Saída fácil para resolver o problema?
Faça o descontente acreditar que o risco é o vizinho – ei, você, eu sei que você sente que tem pouco, eu sei que você sente que está perdendo, mas tá vendo aquele vizinho ali. Ele tem menos ainda, e posso contar uma coisa? Ele não liga para você e para o seu modo de fazer as coisas, ele quer vir aqui, pegar tudo o que é seu (que é pouco e custou tanto suor) e levar para ele. De graça, ainda de quebra se ele puder ele vai transar com as mulheres que vivem com você.
E o que você faz?
Você se fecha, se protege, fica com medo. Fica com muito medo, entra em estado de choque. Para quem vê de longe, parece muito um cachorro acuado. Nota-se o desespero, os dentes para fora, a raiva, a angústia.
Se nós ao menos pudéssemos ver…
Tática repassada, reprisada, com leves variações, mas já até desgastada. E infalível.
Faça-os brigar, enquanto nós curtimos uma liberdade genuína.
Mas e o Cinema, Cinerama?
Os filmes que falam sobre a liberdade, qual é o custo dela?
As produções artísticas são reflexos das preocupações e angústias da nossa época. Gosto de pensar que os melhores filmes, os livros marcantes, as músicas que comovem, ou os quadros que deixam impressões foram produzidos em decorrência do que tocava mais fundo nos nossos dias.
Produções assim, que dialogam com o que existe de mais profundo na história de cada época, são imortais.
São quadros eternizados, sinfonias que para sempre tocarão a canção da vitória, compostas com o auxílio de canhões para aumentar a imersão dos apreciadores.
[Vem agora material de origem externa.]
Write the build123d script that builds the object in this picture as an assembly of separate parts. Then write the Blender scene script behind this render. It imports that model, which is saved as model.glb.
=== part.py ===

Livros que foram banidos por um certo tempo, apenas para ressurgirem depois como verdadeiros manuais sobre a alma humana.
E claro, muitos filmes. Filmes serão eternizados e ganharão destaque, disso não tenho dúvida. Esses filmes falarão sobre o que? Falarão de liberdade?
Talvez o cinema já tenha produzido alguns imortais. Talvez não. Infelizmente nós não estamos apreciando nenhum deles.
Estamos ocupados demais defendendo com unhas e dentes o pouco que nós temos. Virando nossa raiva para outras pessoas que têm quase tão pouco quanto nós. Acuados, como cachorros raivosos.